* start Entries provided *

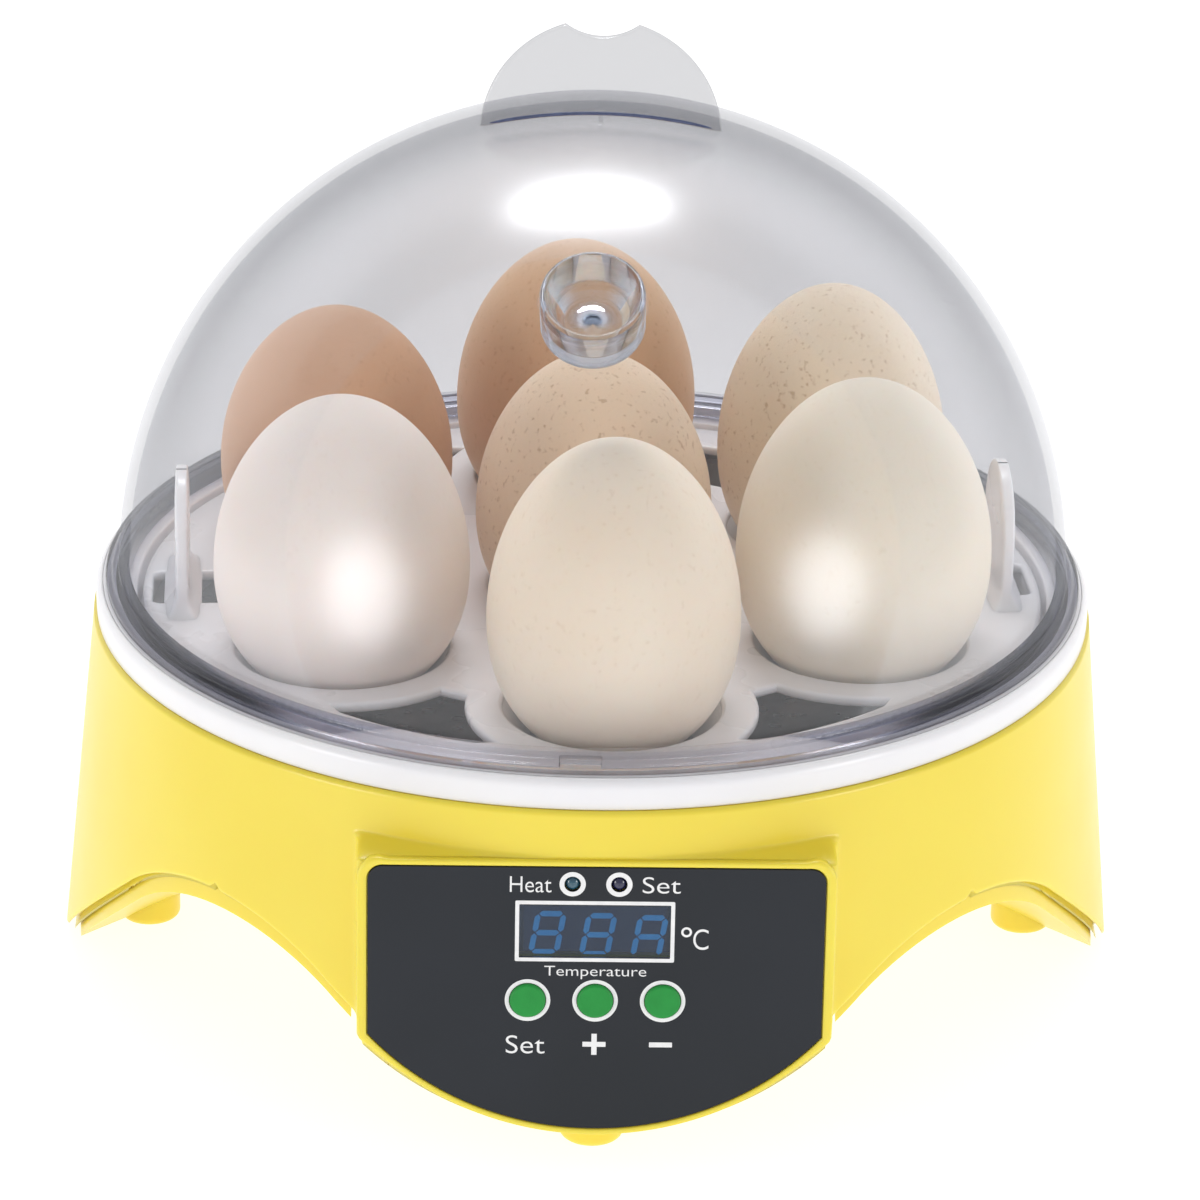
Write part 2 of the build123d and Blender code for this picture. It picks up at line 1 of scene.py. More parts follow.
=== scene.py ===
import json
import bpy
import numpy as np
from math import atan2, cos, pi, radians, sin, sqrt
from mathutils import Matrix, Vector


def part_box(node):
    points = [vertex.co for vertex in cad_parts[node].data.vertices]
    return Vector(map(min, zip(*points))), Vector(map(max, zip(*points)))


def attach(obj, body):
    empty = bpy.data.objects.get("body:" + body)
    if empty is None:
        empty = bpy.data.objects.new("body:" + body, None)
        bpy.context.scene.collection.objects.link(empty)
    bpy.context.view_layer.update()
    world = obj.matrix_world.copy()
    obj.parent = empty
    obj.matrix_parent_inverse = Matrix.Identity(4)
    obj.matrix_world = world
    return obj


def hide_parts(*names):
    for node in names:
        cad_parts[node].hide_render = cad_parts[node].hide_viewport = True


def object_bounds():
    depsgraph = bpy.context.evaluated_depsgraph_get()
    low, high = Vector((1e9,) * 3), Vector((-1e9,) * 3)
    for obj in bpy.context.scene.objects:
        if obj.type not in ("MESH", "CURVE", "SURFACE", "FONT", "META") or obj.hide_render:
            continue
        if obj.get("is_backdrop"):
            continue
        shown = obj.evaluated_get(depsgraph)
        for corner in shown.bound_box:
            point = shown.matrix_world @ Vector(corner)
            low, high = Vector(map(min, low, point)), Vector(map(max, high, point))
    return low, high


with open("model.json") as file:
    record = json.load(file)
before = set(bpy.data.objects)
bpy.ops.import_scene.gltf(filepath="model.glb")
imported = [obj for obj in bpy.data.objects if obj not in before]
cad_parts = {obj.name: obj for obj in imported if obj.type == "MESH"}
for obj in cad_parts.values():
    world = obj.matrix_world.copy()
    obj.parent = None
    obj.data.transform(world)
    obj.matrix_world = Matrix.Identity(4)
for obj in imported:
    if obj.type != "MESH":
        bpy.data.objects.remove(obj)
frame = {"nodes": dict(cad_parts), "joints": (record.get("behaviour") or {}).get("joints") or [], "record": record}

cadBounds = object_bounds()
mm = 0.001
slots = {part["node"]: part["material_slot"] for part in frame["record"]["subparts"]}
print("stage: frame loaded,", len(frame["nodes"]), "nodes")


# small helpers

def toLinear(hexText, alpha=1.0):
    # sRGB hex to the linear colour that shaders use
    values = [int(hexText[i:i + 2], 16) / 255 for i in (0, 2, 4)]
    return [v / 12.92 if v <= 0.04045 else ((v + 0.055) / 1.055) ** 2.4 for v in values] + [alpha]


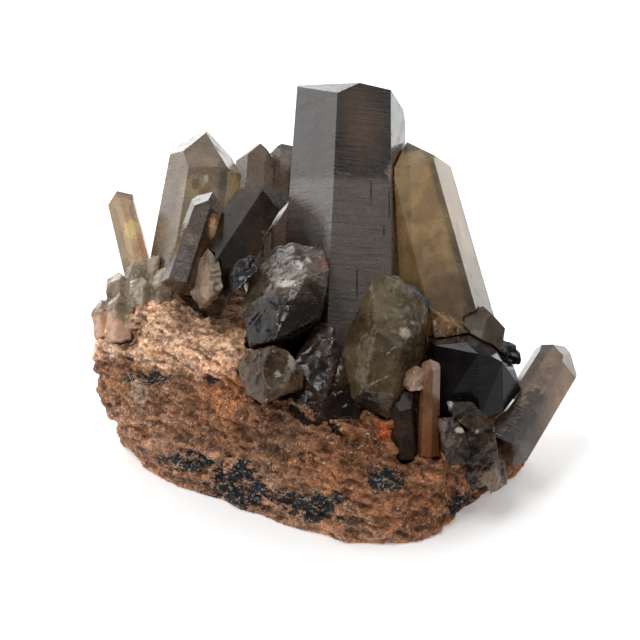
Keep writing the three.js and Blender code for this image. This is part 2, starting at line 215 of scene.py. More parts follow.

* end Entries provided *

• Given request
Restate the whole of the material exactly.

• Reply
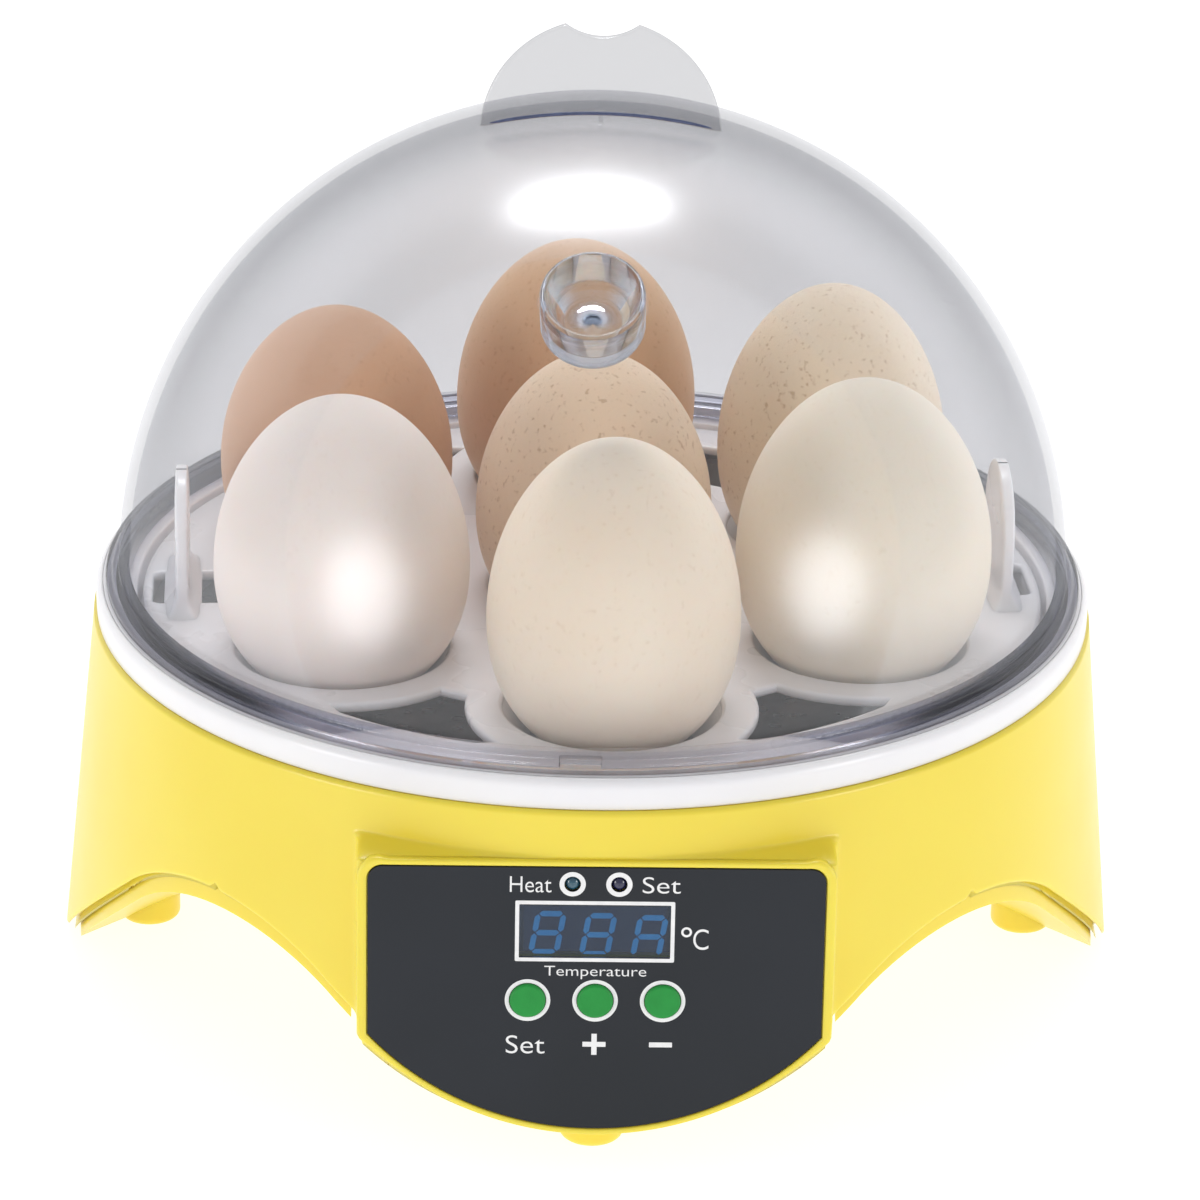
Write part 2 of the build123d and Blender code for this picture. It picks up at line 1 of scene.py. More parts follow.
=== scene.py ===
import json
import bpy
import numpy as np
from math import atan2, cos, pi, radians, sin, sqrt
from mathutils import Matrix, Vector


def part_box(node):
    points = [vertex.co for vertex in cad_parts[node].data.vertices]
    return Vector(map(min, zip(*points))), Vector(map(max, zip(*points)))


def attach(obj, body):
    empty = bpy.data.objects.get("body:" + body)
    if empty is None:
        empty = bpy.data.objects.new("body:" + body, None)
        bpy.context.scene.collection.objects.link(empty)
    bpy.context.view_layer.update()
    world = obj.matrix_world.copy()
    obj.parent = empty
    obj.matrix_parent_inverse = Matrix.Identity(4)
    obj.matrix_world = world
    return obj


def hide_parts(*names):
    for node in names:
        cad_parts[node].hide_render = cad_parts[node].hide_viewport = True


def object_bounds():
    depsgraph = bpy.context.evaluated_depsgraph_get()
    low, high = Vector((1e9,) * 3), Vector((-1e9,) * 3)
    for obj in bpy.context.scene.objects:
        if obj.type not in ("MESH", "CURVE", "SURFACE", "FONT", "META") or obj.hide_render:
            continue
        if obj.get("is_backdrop"):
            continue
        shown = obj.evaluated_get(depsgraph)
        for corner in shown.bound_box:
            point = shown.matrix_world @ Vector(corner)
            low, high = Vector(map(min, low, point)), Vector(map(max, high, point))
    return low, high


with open("model.json") as file:
    record = json.load(file)
before = set(bpy.data.objects)
bpy.ops.import_scene.gltf(filepath="model.glb")
imported = [obj for obj in bpy.data.objects if obj not in before]
cad_parts = {obj.name: obj for obj in imported if obj.type == "MESH"}
for obj in cad_parts.values():
    world = obj.matrix_world.copy()
    obj.parent = None
    obj.data.transform(world)
    obj.matrix_world = Matrix.Identity(4)
for obj in imported:
    if obj.type != "MESH":
        bpy.data.objects.remove(obj)
frame = {"nodes": dict(cad_parts), "joints": (record.get("behaviour") or {}).get("joints") or [], "record": record}

cadBounds = object_bounds()
mm = 0.001
slots = {part["node"]: part["material_slot"] for part in frame["record"]["subparts"]}
print("stage: frame loaded,", len(frame["nodes"]), "nodes")


# small helpers

def toLinear(hexText, alpha=1.0):
    # sRGB hex to the linear colour that shaders use
    values = [int(hexText[i:i + 2], 16) / 255 for i in (0, 2, 4)]
    return [v / 12.92 if v <= 0.04045 else ((v + 0.055) / 1.055) ** 2.4 for v in values] + [alpha]


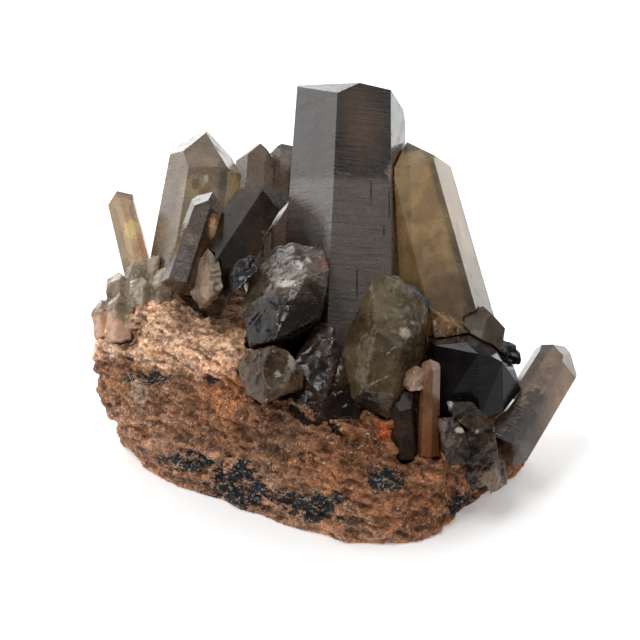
Keep writing the three.js and Blender code for this image. This is part 2, starting at line 215 of scene.py. More parts follow.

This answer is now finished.